このデジタル競争力ランキングでは米国が4年連続の首位となりました。中国は30位から15位へと15ランクアップしました。

IMDの世界競争力センター(WCC)によると、米国と中国のデジタル競争力について、知識移転、ビジネス状況、教育投資において互角に渡り合っています。

米国と中国は世界の2大経済大国でもあります。世界銀行によると、2020年のGDPは米国が20.9、中国が14.7(いずれも兆米ドル単位)でした。

米国のデジタル競争力モデルは市場原理にもとづいているのに対し、中国のデジタル競争力モデルは国家ベースです。

この点に違いがありますが、データ経済の観点からみると米国と中国はともに大きな存在です。

中国と米国はデータの輸入国

米国と中国は、両国を除いた国々と大きく隔たっています。
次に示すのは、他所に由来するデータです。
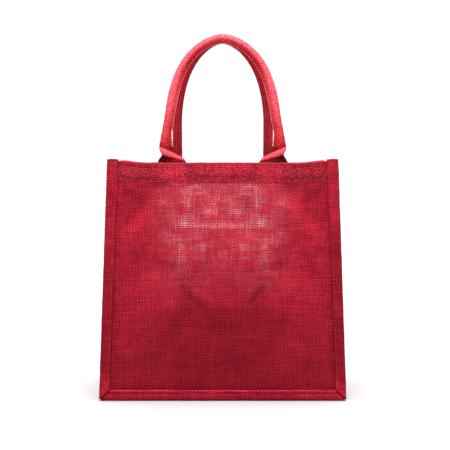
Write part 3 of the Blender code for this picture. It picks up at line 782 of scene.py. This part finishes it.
def bottom_binding(label, back):
    s = 1 if back else -1
    out, inn = BINDING_OUT, BINDING_IN
    prof = [(BINDING_W, out - 0.0008), (BINDING_W - 0.0006, out + 0.0004), (BINDING_W - 0.0014, out + 0.0007)]
    prof += [(BINDING_W - 0.0022, out + 0.0003), (BINDING_W - 0.0029, out - 0.0007), (BINDING_W - 0.0036, out - 0.0001)]
    for k in range(1, 8):
        f = k / 8
        prof.append((BINDING_W - 0.0036 - (BINDING_W - 0.0064) * f, out + 0.0001 + 0.0006 * math.sin(math.pi * f)))
    rr = (out - inn) / 2
    for k in range(9):
        a = math.pi * k / 8
        prof.append((rr * 0.95 + SHEET / 2 - rr * 0.95 * math.sin(a), (out + inn) / 2 + rr * math.cos(a)))
    for k in range(1, 5):
        prof.append((0.003 + (BINDING_W - 0.003) * k / 4, inn))
    arc = [0.0]
    for p, q in zip(prof, prof[1:]):
        arc.append(arc[-1] + math.dist(p, q))
    n = 200
    pts, uvs, lies = [], [], []
    for r in range(n + 1):
        row, uvrow, lie = [], [], []
        u = -1 + 2 * r / n
        for (z, depth), w in zip(prof, arc):
            reach = half_width(z) - z - 0.0003
            # the corner of the foot is rounded off
            reach -= 0.0011 * smooth(0.003, 0.0, z)
            x = u * reach
            y = depth + 0.0003 * wave(x, z * 4, s, 60.0)
            zz = z + 0.00025 * wave(x, 2.0, s, 50.0) * smooth(0.002, 0.01, z)
            y -= 0.0008 * smooth(0.0022, 0.0, reach - abs(x)) * (depth > PANEL_MID)
            row.append((x, s * y, max(zz, SHEET / 2 * 0.9)))
            uvrow.append((x, -w * s))
            # painted light and shade: a paler ridge, a darker broken groove below it, darker at the mitred ends and
            # along the very bottom; the waves are random mottle
            ridge = math.exp(-(((z - 0.0117) / 0.0011) ** 2)) * (depth > PANEL_MID)
            groove = math.exp(-(((z - 0.0098) / 0.0009) ** 2)) * (depth > PANEL_MID)
            broken = smooth(-0.25, 0.3, wave(x, 3.0, s, 55.0) + 0.35 * smooth(0.03, 0.11, abs(x)))
            tone = 0.80 * (1 + 0.40 * ridge - 0.52 * groove * broken)
            tone *= 1 + 0.16 * wave(x, z, s, 70.0) + 0.06 * smooth(0.02, 0.12, abs(x))
            tone *= 1 - 0.62 * smooth(0.0018, 0.0, reach - abs(x))
            tone *= 1 - 0.30 * smooth(0.0035, 0.0, z) * (depth > PANEL_MID)
            lie.append((0.5 * ridge, max(0.1, tone)))
        pts.append(row)
        uvs.append(uvrow)
        lies.append(lie)
    obj = shell(f"{label}_foot_tape", pts, uvs, TAPE_FLAT, thickness=0.0012, lie=lies)
    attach(obj, f"{label}_side")
    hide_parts(f"{label}_bottom_binding")
    return obj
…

米国と中国がデジタル競争力で突出しているのです。

中国と米国はデータの輸入国であり、それ以外の国々はデータの輸出国となっています。データ経済の観点からみると、海外のデータを使える国と使えない国に分かれているわけです。

米国と中国のデジタル競争力モデルから分かることは、デジタル化の方法は一つではないということです。

アジアのトレンド:中国と香港

中国の躍進は、近隣の日本・韓国・台湾を巻き込んだ幅広いランクアップの一環です。

地域競争力という点では、東アジアは科学教育、研究、ロボット工学、ハイテク輸出への投資において、北米や西ヨーロッパを上回っています。

香港特別行政区は2021年の5位から2位へと上昇しました。

香港経済は科学分野の卒業生が世界をリードしています。製造品輸出全体に占めるハイテク製品の輸出量が他の経済圏よりも多く、また、脅威やチャンスに迅速に対応できる企業の受け入れ先としてビジネス認識もトップクラスです。

「正しいこと」をする欧州

デジタル競争力ランキングは次の3国・地域がそれぞれの特徴をもっています。

  • 米国…デジタル経済が巨大な収益源
  • 中国…デジタルが支配の形態
  • 欧州…デジタル化やデータの流れを民主的かつ透明なものへ

欧州(ヨーロッパ)ではデジタル運用が民主的に行なわれているかを厳しくチェックします。そのため米国や中国に比べてIT系巨大企業の展開やビッグデータの活用には慎重です。それでもスウェーデンやスイスのように高いデジタル競争力をもつ国々があります。

まとめ

世界デジタル競争力ランキングでは米国・中国・ヨーロッパの3国・地域が目立ったポジションにいて、デジタル世界をリードしています。

これら3地域のデジタル化モデルはバラバラで、デジタル化の方法は一つではないといえます。しかし、日本が新しい方法を作れるとはとても思えません。

2021年9月1日にデジタル庁が設置され、その月末にはデジタル競争力ランキングが発表され、10月10日にデジタルの日が制定されました。

ランキングと同じペースでデジタル庁がデジタルを振り返ったりすることのないよう、しっかり現実をみた政策をしてもらいものです。デジタル庁がデジタルの日という記念日の罠にかかっては、元も子もありませんから。